Matthew 26:40-41 “Then he returned to his disciples and found them sleeping. ‘Could you men not keep watch with me for one hour?’ he asked Peter. ‘Watch and pray so that you will not fall into temptation. The spirit is willing, but the flesh is weak.’ ”
Was it so much to ask, to sacrifice just a little sleep for the love of the Savior who was about to suffer what no other person ever has, who was about to bring all history to its climax and save a fallen world? Jesus had been teaching them for three years. He had spoken to them for hours this very night about the things that were about to happen. Did they still have no sense of the importance of the night or of the sacrifice it would require of him? Did they have no sense of their friend and Master’s burden? Keep watch for Jesus? They needed to watch for themselves and their own weakness. Their loveless slide into tempting sleep only made Jesus’ heavy load heavier, his sorrow deeper, his prayer more difficult.
What is our great temptation regarding Jesus, his suffering, and his sacrifice? Is it not our own failure to appreciate the magnitude of what he did, our own neglect of the centerpiece of his saving love? We don’t fall asleep, at least not usually. It’s worse. Jesus’ suffering and death bore us. We get all excited about a bunch of grown men chasing a ball around a field or across a court. Our heart rate soars, we scream, we cheer. We will watch for hours and hours.
Our attention is riveted to the news when people are senselessly or tragically killed in the latest crime or catastrophe. The news anchors can give the same five-minutes worth of details hour after hour, and yet it’s hard to pull away from the TV. Perversions of God’s good gifts of sex and beauty are like magnets that would pull our eyes right out of their sockets if they weren’t attached.
But when the eternal God makes himself a mortal man, and he stands in our place, and he lets himself be abused by the very people he came to save, and he submits himself to outrageous indignity and injustice, and for me he lets himself be nailed to a cross, and for me the blood pours from his body, and for me he endures wages of my sin, and for me he breathes his last, we yawn. It’s an old story. It’s a familiar story. “Tell me something new, something upbeat with a little more action.” No, watch your Savior. Watch him all the way to the cross and death that saves you.
Then pray, like he does, for the Father’s will to be done. “My Father, if it is possible, may this cup be taken from me. Yet not as I will, but as you will.”
“May your will be done.” Jesus prayer for his Father’s will makes it a true prayer, a prayer prayed in faith. This is not an attempt to push God off his throne. It’s not an attempt to change the changeless God. Jesus will not an attempt to dictate terms to the Almighty. He asks, and he submits. True prayer trusts God’s will, and accepts that God’s will is better than my own even though it may mean pain, discomfort, disappointment and apparent defeat.

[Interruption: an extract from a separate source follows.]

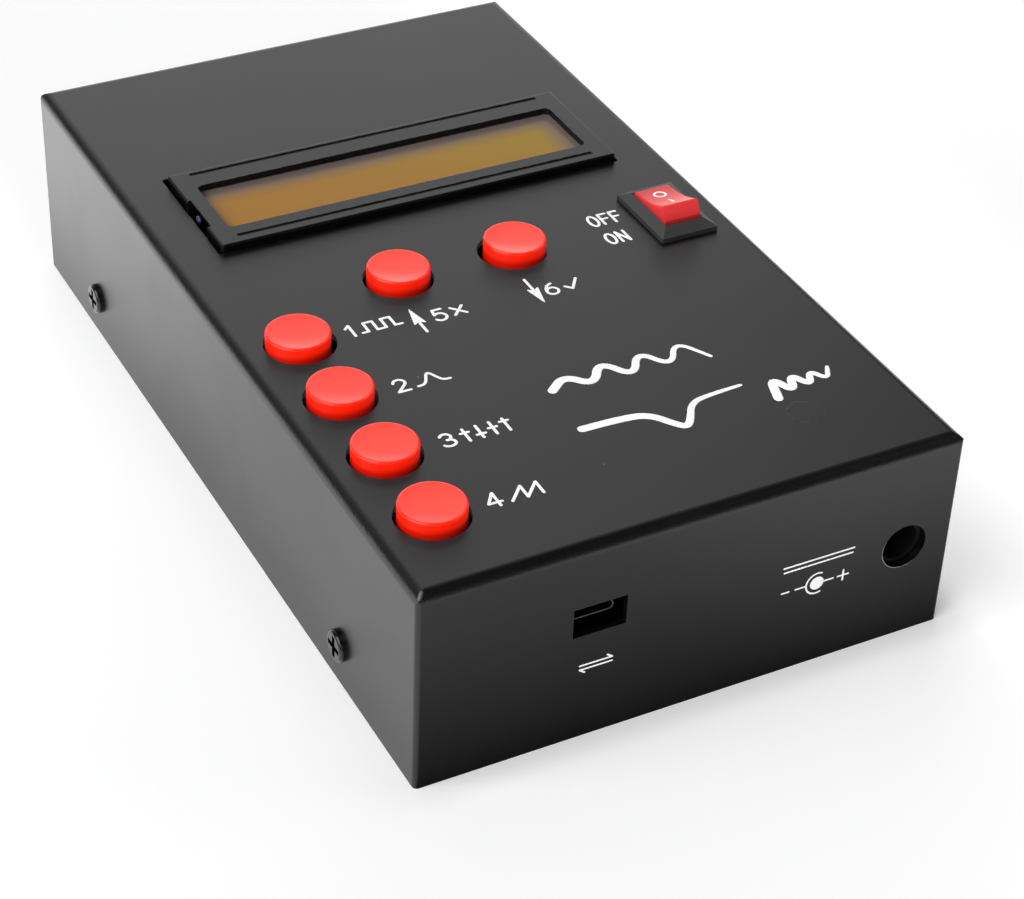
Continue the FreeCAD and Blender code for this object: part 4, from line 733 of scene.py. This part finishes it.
def makeHoleHighlight():  # painted highlight on the power hole's rim: a glowing grey stroke where the coat is thin and the cut metal shows
    jack = next(mount for mount in frame["record"]["mounts"] if mount["name"] == "dc_pin")
    x, _, z = (c / mm for c in jack["pos_m"])
    rim = arc((x, z), (rimHighlights["powerRadius"],) * 2, *rimHighlights["powerArc"], steps=24)
    return onFront(drawStrokes("power_hole_rim", [rim], rimHighlights["pen"], thinEnds))


def makeMouthHighlight():  # painted highlight along the data socket's rolled mouth, where its drawn shell catches light
    low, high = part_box("usb_shell")
    mouth = [(high.x / mm + x, low.z / mm + z) for x, z in rimHighlights["mouth"]]
    return standing(drawStrokes("data_socket_rim", [mouth], rimHighlights["pen"]), low.y)


rimHighlightInk = makeInk("rimHighlightEdge", rimHighlights["grey"], rimHighlights["roughness"], rimHighlights["glow"])
addPiece("power_hole_rim", makeHoleHighlight(), rimHighlightInk)
addPiece("data_socket_rim", makeMouthHighlight(), rimHighlightInk)
print("small touches added")


# Threaded aerial socket: the turned shell with its screw thread cut into the barrel.
thread = {"pitch": 1.058, "depth": 0.52, "flangeThickness": 1.6, "relief": 1.2, "stepsPerTurn": 40,
          "barrelRadius": 7.94, "clearance": 0.3, "grooveHalf": 0.62, "runOut": 1.5, "mergeWithin": 0.001,
          "sharpAngle": 25}


def copyOfNode(name):
    mesh = bmesh.new()
    mesh.from_mesh(nodes[name].data)
    bmesh.ops.remove_doubles(mesh, verts=mesh.verts, dist=thread["mergeWithin"] * mm)
    return keepMesh(mesh, name + "Copy")


def threadCutter(axisPlace, start, end):
    radius, pitch, depth = inMetres((thread["barrelRadius"], thread["pitch"], thread["depth"]))
    turns = (end - start) / pitch
    steps = int(turns * thread["stepsPerTurn"])
    mesh = bmesh.new()
    outside = radius + thread["clearance"] * mm
    half = pitch * thread["grooveHalf"]
    corners = [(radius - depth, 0.0), (outside, -half), (outside, half)]
    verts = [mesh.verts.new((axisPlace.x + r, start + along, axisPlace.z)) for r, along in corners]
    face = mesh.faces.new(verts)
    bmesh.ops.spin(mesh, geom=[face, *face.edges, *face.verts], cent=axisPlace, axis=(0, 1, 0),
                   dvec=(0, (end - start) / steps, 0), angle=math.tau * turns, steps=steps,
                   use_merge=False, use_duplicate=False)
    bmesh.ops.recalc_face_normals(mesh, faces=mesh.faces)
    return keepMesh(mesh, "threadCutter")


def makeAerialSocket():
    low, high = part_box("aerial_socket_shell")
    axisPlace = Vector(((low.x + high.x) / 2, 0, (low.z + high.z) / 2))
    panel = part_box("top_cover")[1].y
    start = panel + (thread["flangeThickness"] + thread["relief"]) * mm
    end = high.y + thread["runOut"] * mm
    cutter = bpy.data.objects.new("threadCutter", threadCutter(axisPlace, start, end))
    shell = bpy.data.objects.new("aerial_shell_threaded", copyOfNode("aerial_socket_shell"))
    scene.collection.objects.link(cutter)
    scene.collection.objects.link(shell)
    cut = shell.modifiers.new("thread", "BOOLEAN")
    cut.operation, cut.solver, cut.object = "DIFFERENCE", "EXACT", cutter
    finished = bpy.data.meshes.new_from_object(shell.evaluated_get(bpy.context.evaluated_depsgraph_get()))
    shell.modifiers.clear()
    shell.data = finished
    bpy.data.objects.remove(cutter)
    finished.materials.clear()
    finished.materials.append(materials["nickel"])
    for face in finished.polygons:
        face.use_smooth = True
        face.material_index = 0
    finished.set_sharp_from_angle(angle=math.radians(thread["sharpAngle"]))
    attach(shell, "case")
    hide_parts("aerial_socket_shell")


makeAerialSocket()
print("aerial socket threaded")


# Studio: a wide pale floor, and soft boxes painted on the world around it. The floor's fades are in metres
# from a side of the case, except depthFade and acrossFade, which are from its middle. drop is in millimetres.
floorLook = {"halfSize": 4.0, "colour": (0.86, 0.86, 0.87, 1), "shade": (0.8, 0.8, 0.81, 1), "drop": 0.03,
             "roughness": 0.9, "specular": 0.1, "mottlePerMetre": 3.0, "mottleFade": (0.3, 0.7)}
floorGlow = {"front": 0.3, "rear": 0.42, "slant": 0.5, "depthFade": (-0.12, 0.08),
             "foot": 0.74, "ahead": 1.12, "footFade": (0.0005, 0.006), "footLeft": (-0.012, 0.008),
             "footRight": (0.04, 0.0), "footFar": (0.2, 0.05), "rightLift": 0.36, "liftNear": (0.0, 0.008),
             "liftFar": (0.09, 0.012), "liftFront": (0.03, -0.03), "liftRear": (0.07, -0.03)}
floorMirror = {"rear": 2.45, "middle": 1.32, "rearReach": 0.046, "foot": 0.68, "footReach": 0.014,
               "near": 0.1, "perMetre": 22.0, "most": 1.15, "across": (0.9, 1.3), "acrossFade": (0.0, 0.045)}


def past(place, offsets):
    return [place + offset for offset in offsets]


def glowOfFloor(tree, x, y, low, high):  # painted light and shade: brighter behind the case and to its right, darker at its foot as a painted shadow
    fromFront = maths(tree, "SUBTRACT", low.y, y)
    fromRight = maths(tree, "SUBTRACT", x, high.x)
    depth = maths(tree, "SUBTRACT", y, product(tree, x, floorGlow["slant"]))
    glow = remap(tree, depth, *floorGlow["depthFade"], floorGlow["front"], floorGlow["rear"])
    contact = remap(tree, fromFront, *floorGlow["footFade"], floorGlow["foot"], floorGlow["ahead"])
    along = product(tree, remap(tree, x, *past(low.x, floorGlow["footLeft"])),
                    remap(tree, fromRight, *floorGlow["footRight"]),
                    remap(tree, fromFront, *floorGlow["footFar"]))
    glow = product(tree, glow, mixNumber(tree, along, 1.0, contact))
    lift = product(tree, remap(tree, fromRight, *floorGlow["liftNear"]),
                   remap(tree, fromRight, *floorGlow["liftFar"]),
                   remap(tree, fromFront, *floorGlow["liftFront"]),
                   remap(tree, y, *past(high.y, floorGlow["liftRear"])))
    return maths(tree, "ADD", glow, product(tree, lift, floorGlow["rightLift"]))


def mirrorOfFloor(tree, x, y, low, high):  # painted reflection: what the case's glossy sides see of the floor
    fromFront = maths(tree, "SUBTRACT", low.y, y)
    beside = remap(tree, y, 0.0, high.y + floorMirror["rearReach"],
                   floorMirror["middle"], floorMirror["rear"])
    fromSide = maths(tree, "SUBTRACT", maths(tree, "ABSOLUTE", x), high.x)
    foot = remap(tree, fromSide, 0.0, floorMirror["footReach"], floorMirror["foot"], 1.0)
    beside = product(tree, beside, foot)
    rising = maths(tree, "ADD", product(tree, fromFront, floorMirror["perMetre"]), floorMirror["near"])
    across = remap(tree, x, *floorMirror["acrossFade"], *floorMirror["across"])
    ahead = product(tree, across, maths(tree, "MINIMUM", rising, floorMirror["most"]))
    inFront = product(tree, maths(tree, "GREATER_THAN", fromFront, 0.0),
                      maths(tree, "GREATER_THAN", x, low.x))
    return mixNumber(tree, inFront, beside, ahead)


def makeFloor():
    mesh = bmesh.new()
    bmesh.ops.create_grid(mesh, x_segments=8, y_segments=8, size=floorLook["halfSize"])
    bmesh.ops.translate(mesh, verts=mesh.verts, vec=(0, 0, -floorLook["drop"] * mm))
    made = keepMesh(mesh, "studioFloor")
    material, tree, shader = newMaterial("paleFloor")
    place = objectPlace(tree)
    mottle = addNode(tree, "TexNoise", {"Vector": place, "Scale": floorLook["mottlePerMetre"], "Detail": 3.0})
    paint = blendColour(tree, remap(tree, mottle.outputs["Fac"], *floorLook["mottleFade"]),
                        floorLook["shade"], floorLook["colour"])
    axes = addNode(tree, "SeparateXYZ", {"Vector": place}).outputs
    caseLow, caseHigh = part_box("top_cover")
    glow = glowOfFloor(tree, axes["X"], axes["Y"], caseLow, caseHigh)
    mirrored = mirrorOfFloor(tree, axes["X"], axes["Y"], caseLow, caseHigh)
    # Reflections see only the painted reflection; other rays see the painted glow and the lit floor.
    reflected = addNode(tree, "LightPath", {}).outputs["Is Glossy Ray"]
    fillInputs(tree, shader, {
        "Base Color": blendColour(tree, reflected, paint, (0, 0, 0, 1)), "Roughness": floorLook["roughness"],
        "Specular IOR Level": floorLook["specular"], "Emission Color": (1, 1, 1, 1),
        "Emission Strength": mixNumber(tree, reflected, glow, mirrored)})
    floor = bpy.data.objects.new("studio_floor", made)
    scene.collection.objects.link(floor)
    made.materials.append(material)


# heading is the compass angle from +Y towards +X and rise the height above the horizon, in degrees.
softBoxes = {
    "rearLow": {"heading": 15, "rise": 14, "halfWidth": 25, "halfRise": 8, "edge": 6, "glow": 2.1},
    "rearMiddle": {"heading": 15, "rise": 28, "halfWidth": 25, "halfRise": 8, "edge": 6, "glow": 0.7},
    "rearHigh": {"heading": 15, "rise": 42, "halfWidth": 25, "halfRise": 8, "edge": 6, "glow": 1.0},
    "overhead": {"heading": 20, "rise": 58, "halfWidth": 35, "halfRise": 9, "edge": 7, "glow": 0.8},
    "rearLeft": {"heading": -25, "rise": 32, "halfWidth": 14, "halfRise": 12, "edge": 6, "glow": 0.35},
    "left": {"heading": -98, "rise": 42, "halfWidth": 32, "halfRise": 24, "edge": 10, "glow": 4.2},
    "right": {"heading": 98, "rise": 28, "halfWidth": 28, "halfRise": 15, "edge": 8, "glow": 0.9},
    "behind": {"heading": 200, "rise": 22, "halfWidth": 28, "halfRise": 12, "edge": 8, "glow": 0.9},
}
room = {"dim": 0.015, "backdrop": 0.98, "lightMapSize": 512}


def makeSoftBox():
    group, inputs, end = newGroup("softBox", {"heading": 0.0, "rise": 0.0, "halfWidth": 20.0,
                                              "halfRise": 20.0, "edge": 5.0, "glow": 1.0}, ["Glow"])
    direction = addNode(group, "TexCoord", {}).outputs["Generated"]
    axes = addNode(group, "SeparateXYZ", {"Vector": direction}).outputs
    turn = maths(group, "DEGREES", maths(group, "ARCTAN2", axes["X"], axes["Y"]))
    climb = maths(group, "DEGREES", maths(group, "ARCSINE", axes["Z"]))
    turned = maths(group, "SUBTRACT", turn, inputs["heading"])
    aside = maths(group, "ABSOLUTE", maths(group, "WRAP", turned, 180.0, -180.0))
    above = maths(group, "ABSOLUTE", maths(group, "SUBTRACT", climb, inputs["rise"]))
    masks = []
    for distance, half in ((aside, inputs["halfWidth"]), (above, inputs["halfRise"])):
        outer = maths(group, "ADD", half, inputs["edge"])
        inner = maths(group, "SUBTRACT", half, inputs["edge"])
        masks.append(remap(group, distance, outer, inner))
    fillInputs(group, end, {"Glow": product(group, *masks, inputs["glow"])})
    return group


def makeWorld():
    world = bpy.data.worlds.new("studioWorld")
    world.use_nodes = True
    scene.world = world
    tree = world.node_tree
    softBox = makeSoftBox()
    total = room["dim"]
    for box in softBoxes.values():
        glow = addGroup(tree, softBox, box)["Glow"]
        total = maths(tree, "ADD", total, glow)
    seen = addNode(tree, "LightPath", {}).outputs["Is Camera Ray"]
    strength = mixNumber(tree, seen, total, room["backdrop"])
    background = tree.nodes["Background"]
    background.inputs["Color"].default_value = (1, 1, 1, 1)
    tree.links.new(strength, background.inputs["Strength"])
    world.cycles.sampling_method = "MANUAL"
    world.cycles.sample_map_resolution = room["lightMapSize"]


makeFloor()
makeWorld()

camera = {"place": (-0.16439, -0.31852, 0.26040), "aim": (-0.01722, -0.05008, 0.03423), "roll": 2.455,
          "lens": 94.23, "sensorWidth": 36, "clip": (0.01, 20)}


def makeCamera():
    lens = bpy.data.cameras.new("studioCamera")
    lens.lens = camera["lens"]
    lens.sensor_width = camera["sensorWidth"]
    lens.clip_start, lens.clip_end = camera["clip"]
    stand = bpy.data.objects.new("studioCamera", lens)
    scene.collection.objects.link(stand)
    stand.location = camera["place"]
    look = (Vector(camera["aim"]) - Vector(camera["place"])).to_track_quat("-Z", "Y")
    stand.rotation_mode = "QUATERNION"
    stand.rotation_quaternion = look @ Quaternion((0, 0, 1), math.radians(camera["roll"]))
    scene.camera = stand


makeCamera()
scene.view_settings.view_transform = "Standard"
print("studio set")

Jesus so embraced his Father’s will earlier in his ministry when he accepted 40 days without food in the wilderness, and did nothing to change that until God’s angels came and attended him. Paul embraced the Father’s will in his parting words to the Ephesian elders, “I only know that in every city the Holy Spirit warns me that prison and hardships are facing me. However, I consider my life worth nothing to me, if only I may finish the race and complete the task the Lord Jesus has given me.”
There are worse things than suffering. God often does his best work through suffering. We might be so bold as to say, he usually does his best work through suffering. “We also rejoice in our sufferings, because we know that suffering produces perseverance; perseverance, character; and character, hope,” Paul wrote the Romans. Jesus’ suffering was the salvation of the world. The things we suffer often serve the salvation of our own souls. “May your will be done.”